As I sit up and write this paper, my entire family is sound asleep. I am not tired however because being up later than everyone else is usually how it goes for me. I have a new five month old breastfed baby, so nursing her to sleep is always first "pre-bed time task". During this time I'm counting all the things I would like to get done before I call it a night myself. Things a mom normally would like to have done before the days enddishes, laundry, last minute tidying up. There are many nights I am last to bed, first to rise and these days are the ones I feel least like myself. I agree that days I have slept less are days I feel most groggy and short with my nine year old. A lack of sleep plays a major role in the recovery of your body at a cellular level, as I have gone into great detail about earlier. Prior to my last pregnancy, I was in great shape preparing my body for growing and housing a human life. Hindsight, I can attribute that to a healthy and well rounded diet and a sleep schedule that ensured I was giving my body adequate amount of time to regenerate itself and prepare for the next day.

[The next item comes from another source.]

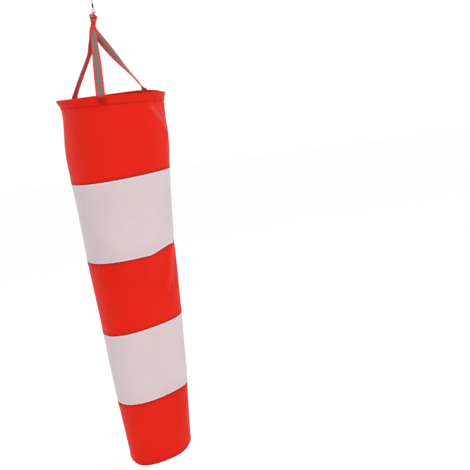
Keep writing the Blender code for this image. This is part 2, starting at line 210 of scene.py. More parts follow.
def wire(name, points, radii, finish):
    """Round wire along points, one radius at each."""
    points = np.asarray(points, float)
    curve = bpy.data.curves.new(name, "CURVE")
    curve.dimensions = "3D"
    curve.bevel_depth = 1.0
    curve.bevel_resolution = 4
    curve.use_fill_caps = True
    spline = curve.splines.new("POLY")
    spline.points.add(len(points) - 1)
    for spot, place, radius in zip(spline.points, points, radii):
        spot.co = (*place, 1)
        spot.radius = radius
    carrier = bpy.data.objects.new(name, curve)
    mesh = bpy.data.meshes.new_from_object(carrier)
    bpy.data.objects.remove(carrier)
    made = put_in_scene(name, mesh, finish)
    mesh.set_sharp_from_angle(angle=math.radians(50))
    return made


def stem_of(foot, throat, step):
    """A stem with its forged head, from the head's end: heights and radii."""
    heights = [foot, foot + step * 0.0002, foot + step * 0.0012, foot + step * 0.0014, throat]
    return heights, [WIRE * 1.2, WIRE * 1.8, WIRE * 1.8, WIRE, WIRE]


heights, radii = stem_of(eye_low.z, -EYE_RING - 0.0021, 1)
ring = np.vstack([[0.12 * EYE_RING, -EYE_RING - 0.0008], [0.30 * EYE_RING, -EYE_RING * 0.99],
                  arc((0, 0), EYE_RING, -58, 238, 60)])
path = [(0, 0, h) for h in heights] + [(0, y, z) for y, z in ring]
upper_eye = wire("swivel_eye_wire", path, radii + [WIRE] * len(ring), swivel_steel)
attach(upper_eye, "upper_eye")
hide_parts("swivel_upper_eye")

crown = barrel_low.z - 0.0027
low_bend, high_bend = bail_low.z + WIRE + BAIL_BEND, crown - BAIL_BEND
half_bar = bail_high.x - WIRE - BAIL_BEND
lean = math.degrees(math.atan2(half_bar, high_bend - low_bend))
heights, radii = stem_of(bail_high.z, crown + WIRE, -1)
bail = np.vstack([[BAIL_BEND * 0.35, crown - BAIL_BEND * 0.12],
                  arc((0, high_bend), BAIL_BEND, 50, lean, 8),
                  arc((half_bar, low_bend), BAIL_BEND, lean, -90, 14),
                  arc((-half_bar, low_bend), BAIL_BEND, -90, -180 - lean, 14),
                  arc((0, high_bend), BAIL_BEND, 180 - lean, 118, 8)])
path = [(0, 0, h) for h in heights] + [(x, 0, z) for x, z in bail]
lower_eye = wire("swivel_bail_wire", path, radii + [WIRE] * len(bail), swivel_steel)
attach(lower_eye, "lower_eye")
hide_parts("swivel_lower_eye")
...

A year later, when my sleep is far from scheduled and shorter spans of time, I am definitely feeling the effects of this on my body. The article referenced for this paper had some great tips for increasing your sleep time each night that seem easy enough to take into account. Being that I live in Hawaii, keeping the room cool to the temperature suggested (60-67 degrees), is a little harder than if I was living on the mainland. It is a little more realistic to try to drop the temperature with an extra room fan. This will also check a box for another tip to create an ambient space with white noise. Since my older daughter was very young, we have alway stuck to a bedtime routine that has greatly benefit her. It goes without saying that this would be helpful for adults as well, if not more. Incorporating meditation or stretching before bed would definitely get your body relaxed and ready to slip right to sleep. Applying these changes to my nightly routine would improve many aspects of my life. The first change I think I would see would be a big shift in my mood. I am definitely a cranky person if I do not get enough sleep. This overflows into other areas of my life such as diet control. Not sleeping as me grabbing for all the snacks because I feel too groggy to want to think about making a meal or preparing something healthy to eat. These two simple, but so complex, aspects of my life being changed on top of increasing the amount of sleep I am getting will surely have a great impact on my overall health!